João Melchíades Ferreira

O paraibano João Melchíades Ferreira da Silva nasceu em Bananeiras, em 1869. Foi sargento do exército e combateu na Guerra de Canudos. Foi autor do primeiro folheto sobre Antônio Conselheiro, mas escreveu mais de 20 histórias e foi também um violeiro. Faleceu em João Pessoa (PB), em 1933.


José Pacheco

Para alguns, José Pacheco é alagoano. Para outros, pernambucano. Foi um grande escritor, especialmente de gracejos. Mas não abandonou outros gêneros de textos. A ele, é atribuída a autoria de A Chegada de Lampião no Inferno.


Leandro Gomes de Barros

É reconhecido como o maior poeta da literatura de cordel. Para alguns, foi mesmo um gênio. Paraibano, Leandro Gomes de Barros foi pioneiro na publicação de folhetos rimados. É autor de obra vasta e foi importante editor, porque divulgou a literatura a várias regiões do país. Morreu no Recife, em 1918.


Manoel Camilo dos Santos

Nasceu em Guariroba, na Paraíba, em 1905. Foi cantador na década de 1930. Depois dedicou-se a escrever e editar folhetos. Repentista e violeiro, é autor de mais de 80 folhetos. Mora em Campina Grande (PB) e é um dos fundadores da ABLC.

Patativa do Assaré

Antônio Gonçalves da Silva, conhecido como Patativa do Assaré, é um poeta popular. Nasceu em 1909, perto da cidade de Assaré (CE).

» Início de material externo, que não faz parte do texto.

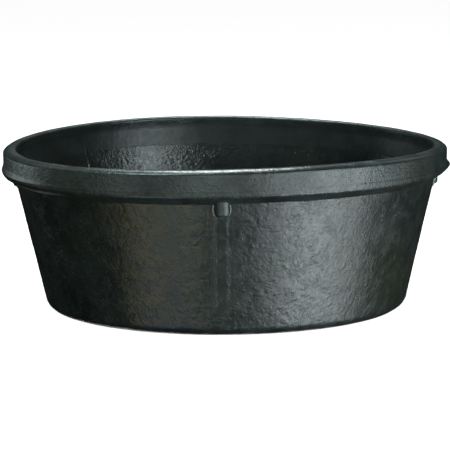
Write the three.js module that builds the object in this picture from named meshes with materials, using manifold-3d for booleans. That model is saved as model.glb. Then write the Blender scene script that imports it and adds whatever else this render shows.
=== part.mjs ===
// Round rubber tub for mixing mortar: a flared wall on a flat floor, a heavy rim band round the
// top, and four stacking lugs under the rim, each in a raised pocket at the head of a wall strip.
// Millimetres, +Z up, origin on the ground at the tub's axis. The front of the tub faces -Y.
import * as THREE from "three";
import { mergeVertices } from "three/addons/utils/BufferGeometryUtils.js";
import Module from "manifold-3d";

const wasm = await Module();
wasm.setup();

// ---- Driving dimensions ----
const TUB_HEIGHT = 185;
const BASE_RADIUS = 203.6; // outer wall line, carried down to the ground
const WALL_FLARE = 0.2318; // radius gained for each millimetre of height
const WALL_THICKNESS = 6.5;
const FLOOR_THICKNESS = 7;
const OUTER_CORNER = 13; // radius between wall and floor, outside
const INNER_CORNER = 18; // radius between wall and floor, inside

const RIM_RADIUS = 252; // outer face of the band
const RIM_INNER_RADIUS = 236.9;
const RIM_UNDERSIDE_HEIGHT = 148.4; // where the band's sloping underside meets the wall
const RIM_EDGE_HEIGHT = 156.5; // lower outer edge of the band
const RIM_EDGE_CHAMFER = 2.5;
const RIM_SEAT_HEIGHT = 170.8; // where the wall ends inside the band
const RIM_TOP_OUTER_ROUND = 9;
const RIM_TOP_INNER_ROUND = 5;
const LIP_RADIUS = 255; // mould parting line round the band
const LIP_HEIGHT = 164;
const LIP_EDGE = 1.6; // thickness of the lip's edge
const LIP_ROOT = 6; // thickness of the lip where it leaves the band
const COLLAR_STEP = 0.5; // the smooth collar inside stands this far proud of the wall below it
const COLLAR_BOTTOM = 150.3;

const LUG_COUNT = 4;
const LUG_RADIUS = 7.35;
const LUG_BOTTOM = 135;
const LUG_REACH = 6.5; // how far the lug stands off the wall at its bottom
const LUG_EDGE_ROUND = 2.2;
const POCKET_WIDTH = 20.5;
const POCKET_WALL = 2;
const POCKET_ROUND = 4.5;
const POCKET_BOTTOM = 131.6;
const POCKET_REACH = 3;
const STRIP_WIDTH = 18;
const STRIP_TOP = 130.6;
const STRIP_BOTTOM = 21;
const STRIP_PROUD = 0.7;
const BEAD_WIDTH = 1.6;
const BEAD_PROUD = 1.5;
const BURIED = 2; // how far a piece drawn on the wall starts inside it, before it is cut back

const GAP = 0.3; // left between neighbouring solids
const SIDES = 72; // facets round the tub, a multiple of LUG_COUNT
const LUG_SIDES = 24;

// ---- Worked out from the driving dimensions ----
const FLARE_ANGLE = Math.atan(WALL_FLARE);
const WALL_WIDTH = WALL_THICKNESS / Math.cos(FLARE_ANGLE); // wall thickness measured level
const outerWallRadius = (z) => BASE_RADIUS + WALL_FLARE * z;
const innerWallRadius = (z) => outerWallRadius(z) - WALL_WIDTH;
const LUG_AXIS_RADIUS = outerWallRadius(LUG_BOTTOM) + LUG_REACH - LUG_RADIUS;
const RIM_ROOT_RADIUS = outerWallRadius(RIM_UNDERSIDE_HEIGHT) + GAP;
const RIM_EDGE_RADIUS = RIM_RADIUS - RIM_EDGE_CHAMFER;
const UNDERSIDE_SLOPE = (RIM_EDGE_HEIGHT - RIM_UNDERSIDE_HEIGHT) / (RIM_EDGE_RADIUS - RIM_ROOT_RADIUS);

// ---- Profiles, as [radius, height] points ----
const arc = (centreR, centreZ, radius, from, to, steps) =>
  Array.from({ length: steps + 1 }, (_, i) => {
    const angle = from + ((to - from) * i) / steps;
    return [centreR + radius * Math.cos(angle), centreZ + radius * Math.sin(angle)];
  });

// The round between a level floor at floorZ and a wall line that flares as it rises. It runs from
// the floor's tangent point to the wall's, and wallLine gives the wall's radius at a height.
function cornerArc(wallLine, floorZ, radius, steps) {
  const centreZ = floorZ + radius;
  const centreR = wallLine(centreZ) - radius / Math.cos(FLARE_ANGLE);
  return arc(centreR, centreZ, radius, -Math.PI / 2, -FLARE_ANGLE, steps);
}

const innerCorner = cornerArc(innerWallRadius, FLOOR_THICKNESS, INNER_CORNER, 5);
const outerCorner = cornerArc(outerWallRadius, 0, OUTER_CORNER, 4);
const FLOOR_RADIUS = innerCorner[0][0];

// ---- Geometry helpers ----
// A closed profile turned round the Z axis.
function turned(profile, sides = SIDES) {
  const points = [...profile, profile[0]].map(([r, z]) => new THREE.Vector2(r, z));
  return new THREE.LatheGeometry(points, sides).rotateX(Math.PI / 2);
}

// A profile that starts and ends on the axis, turned round the Z axis.
function turnedSolid(profile, sides = SIDES) {
  const points = profile.map(([r, z]) => new THREE.Vector2(r, z));
  return new THREE.LatheGeometry(points, sides).rotateX(Math.PI / 2);
}

function toSolid(geometry) {
  const bare = geometry.index ? geometry.toNonIndexed() : geometry.clone();
  bare.deleteAttribute("normal");
  bare.deleteAttribute("uv");
  const merged = mergeVertices(bare, 1e-3);
  return new wasm.Manifold(
    new wasm.Mesh({
      numProp: 3,
      vertProperties: merged.attributes.position.array,
      triVerts: new Uint32Array(merged.index.array),
    }),
  );
}

function toGeometry(solid) {
  const mesh = solid.getMesh();
  const geometry = new THREE.BufferGeometry();
  geometry.setAttribute("position", new THREE.BufferAttribute(mesh.vertProperties, 3));
  geometry.setIndex(new THREE.BufferAttribute(mesh.triVerts, 1));
  geometry.computeVertexNormals();
  return geometry;
}

// Everything that the wall and the rim fill, grown by the gap and carried on past the object.
// What is fixed to the outside of the wall is cut back to it.
function tubGrown() {
  const beyond = 20;
  const lowest = -beyond;
  const highest = TUB_HEIGHT + beyond;
  const widest = RIM_RADIUS + beyond;
  const drop = GAP * Math.hypot(1, UNDERSIDE_SLOPE);
  const rootHeight = RIM_UNDERSIDE_HEIGHT - drop;
  return toSolid(
    turnedSolid([
      [0, lowest],
      [outerWallRadius(lowest) + GAP, lowest],
      [RIM_ROOT_RADIUS, rootHeight],
      [widest, rootHeight + UNDERSIDE_SLOPE * (widest - RIM_ROOT_RADIUS)],
      [widest, highest],
      [0, highest],
    ]),
  );
}

const tubBody = tubGrown();
const fittedOutside = (geometry) => toGeometry(toSolid(geometry).subtract(tubBody));

// ---- Materials ----
const wallRubber = new THREE.MeshStandardMaterial({ color: 0x1f2423, roughness: 0.6, metalness: 0 });
const rimRubber = new THREE.MeshStandardMaterial({ color: 0x242a29, roughness: 0.5, metalness: 0 });
const lugRubber = new THREE.MeshStandardMaterial({ color: 0x272c2c, roughness: 0.45, metalness: 0 });

// ---- Sub-parts ----
// Flared wall with the rounded foot that carries the floor, and the smooth collar at its top.
function sideWall() {
  const top = RIM_SEAT_HEIGHT - GAP;
  const collarInner = (z) => innerWallRadius(z) - COLLAR_STEP;
  const belowCollar = COLLAR_BOTTOM - 2 * COLLAR_STEP;
  const profile = [
    [FLOOR_RADIUS + GAP, 0],
    ...outerCorner,
    [outerWallRadius(top), top],
    [collarInner(top), top],
    [collarInner(COLLAR_BOTTOM), COLLAR_BOTTOM],
    [innerWallRadius(belowCollar), belowCollar],
    ...innerCorner.slice(1).reverse(),
    [FLOOR_RADIUS + GAP, FLOOR_THICKNESS],
  ];
  return new THREE.Mesh(turned(profile), wallRubber);
}

// Flat floor disc, flush with the wall's foot above and below.
function floorPanel() {
  const profile = [
    [0, 0],
    [FLOOR_RADIUS, 0],
    [FLOOR_RADIUS, FLOOR_THICKNESS],
    [0, FLOOR_THICKNESS],
  ];
  return new THREE.Mesh(turnedSolid(profile), wallRubber);
}

// Heavy band that caps the wall and hangs down outside it, with the parting lip round its face.
function rimBand() {
  const seat = RIM_SEAT_HEIGHT;
  const outerRound = RIM_TOP_OUTER_ROUND;
  const innerRound = RIM_TOP_INNER_ROUND;
  const topLeft = [RIM_INNER_RADIUS + innerRound, TUB_HEIGHT - innerRound];
  const topRight = [RIM_RADIUS - outerRound, TUB_HEIGHT - outerRound];
  const profile = [
    [RIM_ROOT_RADIUS, RIM_UNDERSIDE_HEIGHT],
    [RIM_EDGE_RADIUS, RIM_EDGE_HEIGHT],
    [RIM_RADIUS, RIM_EDGE_HEIGHT + RIM_EDGE_CHAMFER],
    [RIM_RADIUS, LIP_HEIGHT - LIP_ROOT / 2],
    [LIP_RADIUS, LIP_HEIGHT - LIP_EDGE / 2],
    [LIP_RADIUS, LIP_HEIGHT + LIP_EDGE / 2],
    [RIM_RADIUS, LIP_HEIGHT + LIP_ROOT / 2],
    ...arc(...topRight, outerRound, 0, Math.PI / 2, 5),
    ...arc(...topLeft, innerRound, Math.PI / 2, Math.PI, 4),
    [RIM_INNER_RADIUS, seat],
    [outerWallRadius(seat) + GAP, seat],
  ];
  return new THREE.Mesh(turned(profile), rimRubber);
}

// Upright round peg that a nested tub's rim comes to rest against.
function lug() {
  const round = LUG_EDGE_ROUND;
  const profile = [
    [0, LUG_BOTTOM],
    ...arc(LUG_RADIUS - round, LUG_BOTTOM + round, round, -Math.PI / 2, 0, 3),
    [LUG_RADIUS, RIM_EDGE_HEIGHT],
    [0, RIM_EDGE_HEIGHT],
  ];
  const peg = turnedSolid(profile, LUG_SIDES).translate(0, -LUG_AXIS_RADIUS, 0);
  return new THREE.Mesh(fittedOutside(peg), lugRubber);
}

// Places a geometry drawn on the wall: x across, y up the wall from the ground, z out of the wall.
function ontoWall(geometry) {
  return geometry.rotateX(Math.PI / 2 + FLARE_ANGLE).translate(0, -BASE_RADIUS, 0);
}

const upTheWall = (z) => z / Math.cos(FLARE_ANGLE);

// Thin U-shaped wall round a lug, open at the top under the rim.
function lugPocket() {
  const half = POCKET_WIDTH / 2;
  const innerHalf = half - POCKET_WALL;
  const outerRound = POCKET_ROUND;
  const innerRound = POCKET_ROUND - POCKET_WALL;
  const top = upTheWall(RIM_EDGE_HEIGHT);
  const bottom = upTheWall(POCKET_BOTTOM);
  const centreX = half - outerRound;
  const centreY = bottom + outerRound;
  const outline = new THREE.Shape();
  outline.moveTo(half, top);
  outline.lineTo(innerHalf, top);
  outline.lineTo(innerHalf, centreY);
  outline.absarc(centreX, centreY, innerRound, 0, -Math.PI / 2, true);
  outline.absarc(-centreX, centreY, innerRound, -Math.PI / 2, -Math.PI, true);
  outline.lineTo(-innerHalf, top);
  outline.lineTo(-half, top);
  outline.lineTo(-half, centreY);
  outline.absarc(-centreX, centreY, outerRound, -Math.PI, -Math.PI / 2, false);
  outline.absarc(centreX, centreY, outerRound, -Math.PI / 2, 0, false);
  outline.closePath();
  const slab = new THREE.ExtrudeGeometry(outline, {
    depth: POCKET_REACH + BURIED,
    bevelEnabled: false,
    curveSegments: 5,
  }).translate(0, 0, -BURIED);
  return new THREE.Mesh(fittedOutside(ontoWall(slab)), lugRubber);
}

// Raised strip down the wall below a pocket, with a bead along each edge.
function wallStrip() {
  const half = STRIP_WIDTH / 2;
  const section = new THREE.Shape();
  section.moveTo(-half, -BURIED);
  section.lineTo(half, -BURIED);
  section.lineTo(half, STRIP_PROUD);
  section.lineTo(half - BEAD_WIDTH / 2, BEAD_PROUD);
  section.lineTo(half - BEAD_WIDTH, STRIP_PROUD);
  section.lineTo(-half + BEAD_WIDTH, STRIP_PROUD);
  section.lineTo(-half + BEAD_WIDTH / 2, BEAD_PROUD);
  section.lineTo(-half, STRIP_PROUD);
  section.closePath();
  const length = upTheWall(STRIP_TOP - STRIP_BOTTOM);
  const strip = new THREE.ExtrudeGeometry(section, { depth: length, bevelEnabled: false })
    .rotateX(Math.PI / 2)
    .translate(0, upTheWall(STRIP_TOP), 0);
  return new THREE.Mesh(fittedOutside(ontoWall(strip)), wallRubber);
}

// ---- Assembly ----
const tub = new THREE.Group();

function add(mesh, name, turn = 0) {
  mesh.name = name;
  mesh.rotation.z = turn;
  tub.add(mesh);
}

add(sideWall(), "side_wall");
add(floorPanel(), "floor_panel");
add(rimBand(), "rim_band");
["front", "right", "back", "left"].forEach((side, i) => {
  const turn = (i * 2 * Math.PI) / LUG_COUNT;
  add(lug(), `stacking_lug_${side}`, turn);
  add(lugPocket(), `lug_pocket_${side}`, turn);
  add(wallStrip(), `wall_strip_${side}`, turn);
});

export default tub;
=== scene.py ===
"""Looks for the round rubber mortar mixing tub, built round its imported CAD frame.

Metres, +Z up, the tub's axis on the origin. Azimuth 0 is the front of the tub, towards -Y, and
azimuth 90 degrees is its right side, towards +X.
"""
import itertools
import math

import bpy
import numpy as np
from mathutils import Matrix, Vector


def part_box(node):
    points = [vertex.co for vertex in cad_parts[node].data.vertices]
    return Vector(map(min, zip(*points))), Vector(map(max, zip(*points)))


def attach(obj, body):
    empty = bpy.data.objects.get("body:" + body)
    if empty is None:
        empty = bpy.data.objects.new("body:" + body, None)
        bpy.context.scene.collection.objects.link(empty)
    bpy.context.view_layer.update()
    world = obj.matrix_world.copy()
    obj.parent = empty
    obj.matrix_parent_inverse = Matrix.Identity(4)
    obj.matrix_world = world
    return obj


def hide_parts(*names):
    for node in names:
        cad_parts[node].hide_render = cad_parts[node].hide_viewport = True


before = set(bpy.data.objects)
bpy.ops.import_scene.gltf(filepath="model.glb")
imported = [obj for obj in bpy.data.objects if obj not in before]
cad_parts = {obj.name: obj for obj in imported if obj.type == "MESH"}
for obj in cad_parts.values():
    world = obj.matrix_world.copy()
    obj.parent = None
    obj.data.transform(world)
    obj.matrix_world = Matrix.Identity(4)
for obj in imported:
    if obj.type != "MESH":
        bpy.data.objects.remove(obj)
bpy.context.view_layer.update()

MM = 0.001

# ---- Sizes, from the frame where it has them ----
wall_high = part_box("side_wall")[1]
floor_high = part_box("floor_panel")[1]
rim_low, rim_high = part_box("rim_band")
lug_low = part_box("stacking_lug_front")[0]
strip_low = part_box("wall_strip_front")[0]

WALL_FLARE = 0.2318  # radius gained for each metre of height
WALL_THICKNESS = 6.5 * MM
OUTER_CORNER = 13 * MM  # radius between the wall and the floor, outside
INNER_CORNER = 18 * MM  # and inside
COLLAR_BOTTOM = 153 * MM  # of the smooth collar at the top of the inside
COLLAR_TOP = 174.6 * MM
COLLAR_STEP = 0.12 * MM  # how far the collar stands in from the wall below it

WALL_TOP = wall_high.z
BASE_RADIUS = wall_high.x - WALL_FLARE * WALL_TOP
FLOOR_RADIUS = floor_high.x
FLOOR_TOP = floor_high.z
TUB_HEIGHT = rim_high.z
LIP_RADIUS = rim_high.x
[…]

Com 16 anos de idade, comprou uma viola e começou a cantar de improviso. Ainda se mantém ativo com as cantorias e repentes.
Severino Milanês

Há quem não acredite que ele tenha existido. Mas, segundo a ABLC, Severino Milanês da Silva nasceu em Vitória de Santo Antão, Pernambuco. Foi repentista e poeta. Nos textos atribuídos a ele, os temas mais freqüentes são as discussões, as pelejas e as histórias de amor. Faleceu em 1956.

Silvino Pirauá

O pernambucano Silvino Pirauá de Lima nasceu em Patos, em 1848, e faleceu em 1923. Foi cantador e poeta popular. É considerado um dos maiores nomes da poesia popular nordestina. Bom improvisador, foi um dos primeiros a usar a sextilha.